▶ _What you should do_
Return every line of the data below that includes the string "cast".

▶ _Collected material_
-------
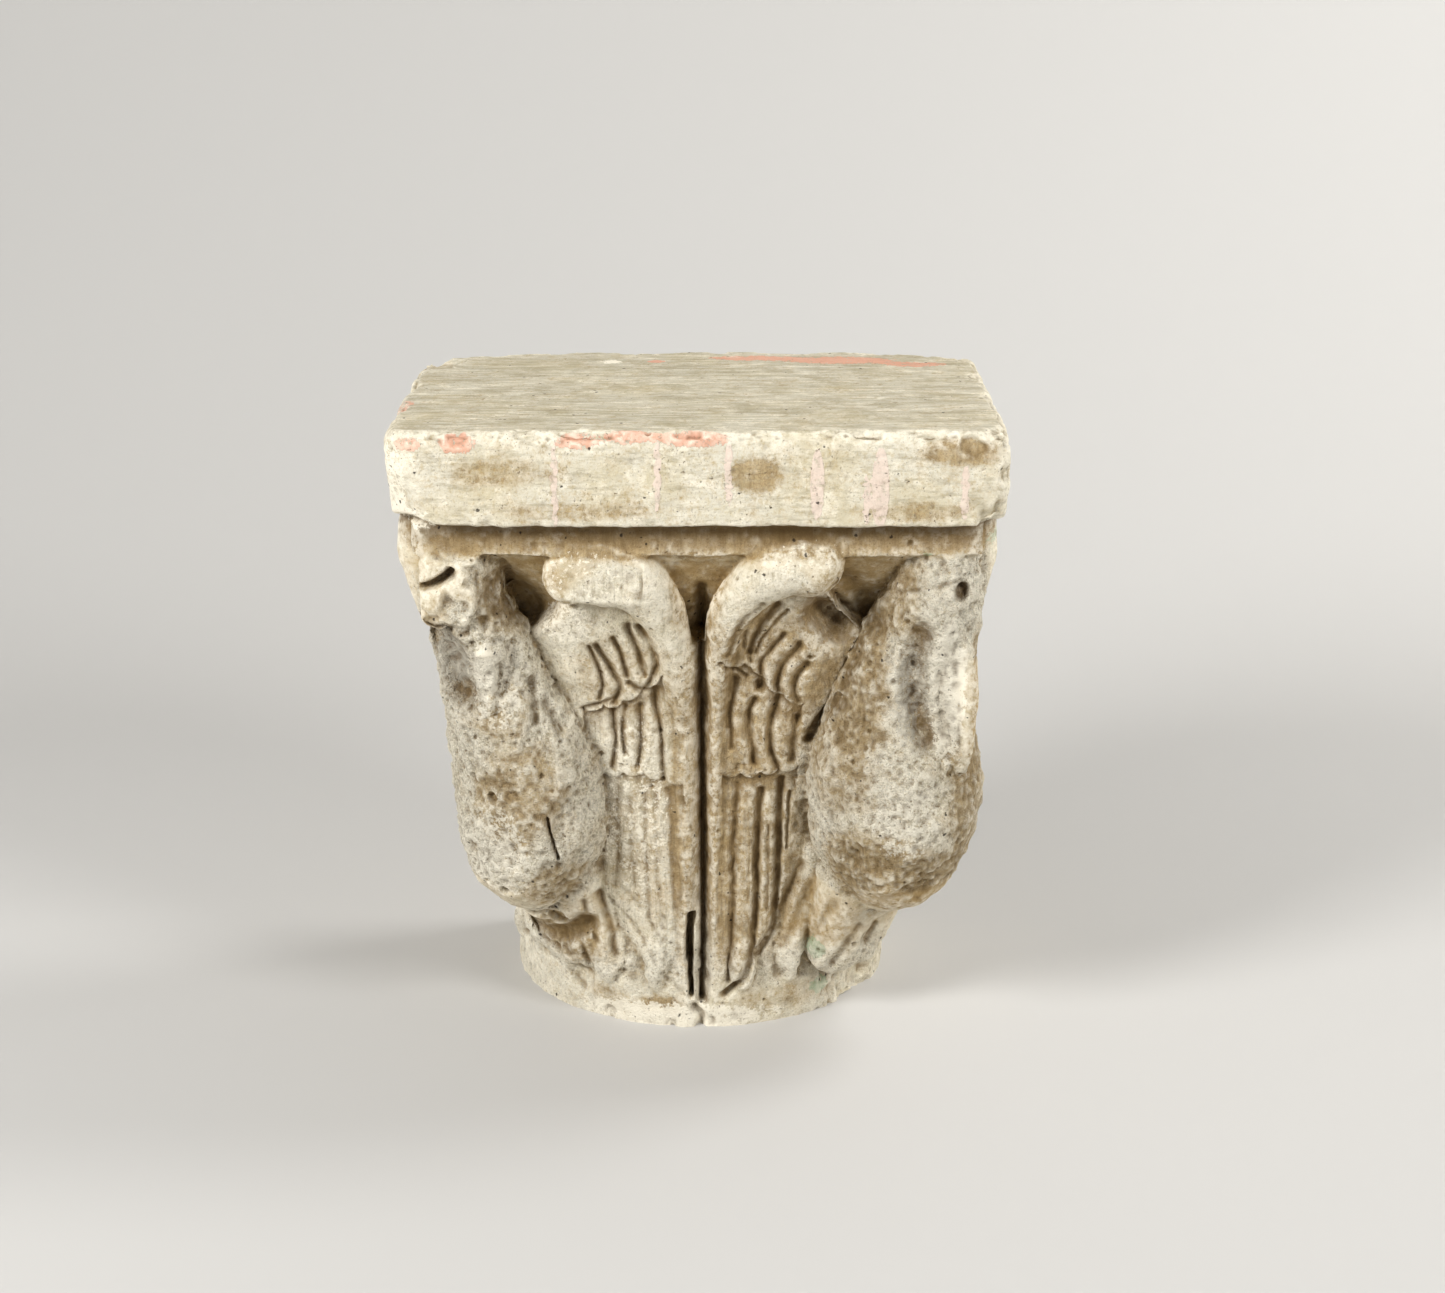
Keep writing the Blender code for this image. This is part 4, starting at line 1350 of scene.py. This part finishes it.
        # Dust brushed in streaks over the top, drag marks across the slab, dirt in hollows and grooves
        brushing = weighed((span(streak, 0.38, 0.6, 0.48), 1.0), (span(band, 0.42, 0.62, 0.26), 1.0),
                           (0.05, 1.0))
        dirty = coated(
            worn,
            (self.dust, times(top, brushing)),
            (self.dust, times(layer("slab"), span(drag, 0.46, 0.68, 0.5))),
            (self.dust, times(layer(Part.WING.value), span(hang, 0.5, 0.64, 0.5))),
            (self.ochre, times(hollow, span(cloud, 0.25, 0.6, 0.6))),
            (self.ochre, times(brown, span(cloud, 0.3, 0.6, 0.4))),
            (self.umber, times(brown, span(hang, 0.38, 0.66, 0.5))),
            (self.umber, times(groove, span(spot, 0.2, 0.6, 0.65))),
            (self.ochre, times(sandy, span(crumb, 0.46, 0.38, 0.4))),
            (self.umber, times(sandy, span(crumb, 0.41, 0.34, 0.5))),
            (self.umber, span(sand, 0.41, 0.31, 0.4)),
            (self.umber, times(layer("under"), 0.8)),
            (self.ochre, times(layer(Part.HOLLOW.value), span(cloud, 0.3, 0.6, 0.45))),
        )

        # Broken, painted and rubbed places
        run = times(span(layer(Tint.DRIP.value), 0.42, 0.56), span(spot, 0.3, 0.5, 0.85))
        pink = painted(Tint.PINK, 1.05, 1.08)
        marked = coated(
            dirty,
            (self.grey, times(painted(Tint.GREY, 0.98, 1.08), 0.8)),
            (self.pale, times(painted(Tint.WHITE, 0.98, 1.08), 0.8)),
            (self.drip, run),
            (self.pink, times(pink, 0.85)),
            (self.green, times(painted(Tint.GREEN, 1.02, 1.08), 0.7)),
            (self.pale, times(layer("proud"), span(spot, 0.35, 0.6, 0.7))),
        )

        # Pores: irregular specks, and a few round air holes
        speck = times(span(grain(1.5, 2, 0.5), 0.34, 0.28), span(cloud, 0.38, 0.6, 0.8))
        wander = node("TexNoise", {"Vector": place, "Scale": 1 / (3 * MM), "Detail": 2.0}, "Color")
        wandered = node("VectorMath", {0: wander, 1: (2.4 * MM,) * 3, 2: place}, operation="MULTIPLY_ADD")
        holes = node("TexVoronoi", {"Vector": wandered, "Scale": 1 / (9 * MM), "Randomness": 1.0},
                     "Distance")
        pore = span(math("SUBTRACT", span(cloud, 0.4, 0.6, 0.13), holes, clamped=True), 0.0, 0.04)
        colour = coated(marked, (self.umber, times(layer("pit"), 0.6)), (self.umber, times(speck, 0.8)),
                        (self.black, times(pore, 0.85)))

        # Relief too fine for the mesh: height, strength, millimetres and whether it is sunk
        grains = weighed((spot, 0.6), (crumb, 1.0), (sand, 0.7), (dust, 0.35))
        relief = (
            (grains, weighed((0.35, 1.0), (sandy, 0.65)), 2.6, False),
            (times(streak, top), 0.5, 0.8, False),
            (flaked_off, 0.5, 0.5, True),
            (math("MAXIMUM", pore, speck, clamped=True), 0.8, 0.9, True),
            (math("MAXIMUM", pink, run, clamped=True), 0.6, 0.5, False),
        )
        normal = {}
        for height, strength, millimetres, sunk in relief:
            inputs = {"Height": height, "Strength": strength, "Distance": millimetres * MM, **normal}
            normal = {"Normal": node("Bump", inputs, invert=sunk)}
        shader = node("BsdfPrincipled", {"Base Color": colour, "Roughness": self.roughness, "IOR": self.ior,
                                         "Specular IOR Level": 0.3, "Metallic": 0.0, **normal})
        add_node(tree, "ShaderNodeOutputMaterial", {"Surface": shader})
        return made


@dataclass(frozen=True)
class Studio:
    """Pale seamless paper and a soft light from the upper left and from the upper right.

    Args:
        paper: Colour of the paper.
        lens: Focal length for a 36 mm sensor, as the photograph's perspective gives.
        eye: The camera's place in metres.
        pitch: How far it looks down, in degrees.
        sweep_start: Where the paper starts to curve up, in metres behind the middle.
        sweep_radius: The curve's radius.
        half_width: Half the paper's width.
        room: Colour of the room's even glow.
        glow: Strength of the glow.
        lamps: For each soft light its name, place, aim, width in metres and watts.
    """

    paper: str = "C6C4C0"
    lens: float = 64.78
    eye: Sequence[float] = (0.013, -1.440, 0.640)
    pitch: float = 17.33
    sweep_start: float = 0.45
    sweep_radius: float = 0.9
    half_width: float = 4.0
    room: str = "F4F3F1"
    glow: float = 0.13
    lamps: Sequence[Sequence[Any]] = (
        ("left_box", (-1.5, -1.35, 1.3), (0.0, -0.05, 0.18), 0.8, 48.5),
        ("right_box", (1.5, -1.35, 1.3), (0.0, -0.05, 0.18), 0.8, 28.5),
        ("backdrop", (1.6, 0.5, 2.1), (0.9, 1.5, 0.75), 1.0, 38.0),
    )

    def floor(self) -> bpy.types.Object:
        """Make the paper: flat under the object, curved up behind it.

        Returns:
            The paper.
        """
        line = [(-4.0, 0.0), (self.sweep_start, 0.0)]
        for t in np.linspace(0, pi / 2, 24)[1:]:
            line.append((self.sweep_start + self.sweep_radius * sin(t), self.sweep_radius * (1 - cos(t))))
        line.append((self.sweep_start + self.sweep_radius, 4.0))
        body = bmesh.new()
        rows = [[body.verts.new((x, y, z)) for x in (-self.half_width, self.half_width)] for y, z in line]
        for before, after in zip(rows, rows[1:]):
            body.faces.new((before[0], before[1], after[1], after[0]))
        mesh = bpy.data.meshes.new("paper")
        body.to_mesh(mesh)
        body.free()
        mesh.shade_smooth()
        material = bpy.data.materials.new("seamless_paper")
        material.use_nodes = True
        shader = material.node_tree.nodes["Principled BSDF"]
        shader.inputs["Base Color"].default_value = linear(self.paper)
        shader.inputs["Roughness"].default_value = 0.9
        shader.inputs["Specular IOR Level"].default_value = 0.1
        mesh.materials.append(material)
        return stand("paper", mesh)

    def light(self) -> None:
        """Hang the soft lights and set the room's even glow."""
        for name, place, aim, size, watts in self.lamps:
            light = bpy.data.lights.new(name, "AREA")
            light.shape = "DISK"
            light.size = size
            light.energy = watts
            lamp = stand(name, light)
            lamp.location = place
            lamp.rotation_euler = (Vector(aim) - Vector(place)).to_track_quat("-Z", "Y").to_euler()
        world = bpy.data.worlds.new("room")
        world.use_nodes = True
        background = world.node_tree.nodes["Background"]
        background.inputs["Color"].default_value = linear(self.room)
        background.inputs["Strength"].default_value = self.glow
        bpy.context.scene.world = world

    def camera(self) -> None:
        """Stand the camera where the photograph was taken from."""
        data = bpy.data.cameras.new("camera")
        data.lens = self.lens
        data.sensor_width = 36.0
        data.sensor_fit = "HORIZONTAL"
        camera = stand("camera", data)
        camera.location = self.eye
        camera.rotation_euler = (radians(90 - self.pitch), 0.0, 0.0)
        bpy.context.scene.camera = camera


def main() -> None:
    """Make the cast, its finish and the studio round it."""
    logging.basicConfig(level=logging.INFO, format="%(name)s: %(message)s")
    bell = Bell()
    carving = Carving(Grain(3))
    wear = Wear(Grain(5), Grain(7), (LEFT_BIRD, RIGHT_BIRD), bell.wing)
    forms = (bell, Abacus(), Wings(), RIGHT_BIRD, LEFT_BIRD, WornHead())
    cast = Plaster(forms, carving, wear).made("worn_capital")
    log.info("cast: %d faces", len(cast.data.polygons))
    Stains(carving, wear).write(cast)
    cast.data.materials.clear()
    cast.data.materials.append(PlasterFinish().material())
    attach(cast, "root")
    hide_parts("capital")
    log.info("stains and finish: done")

    studio = Studio()
    paper = studio.floor()
    studio.light()
    studio.camera()
    bpy.context.scene.view_settings.view_transform = "Standard"
    log.info("studio: done")


if __name__ == "__main__":
    main()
-------
▶ _Task solution_
    """Make the cast, its finish and the studio round it."""
    cast = Plaster(forms, carving, wear).made("worn_capital")
    log.info("cast: %d faces", len(cast.data.polygons))
    Stains(carving, wear).write(cast)
    cast.data.materials.clear()
    cast.data.materials.append(PlasterFinish().material())
    attach(cast, "root")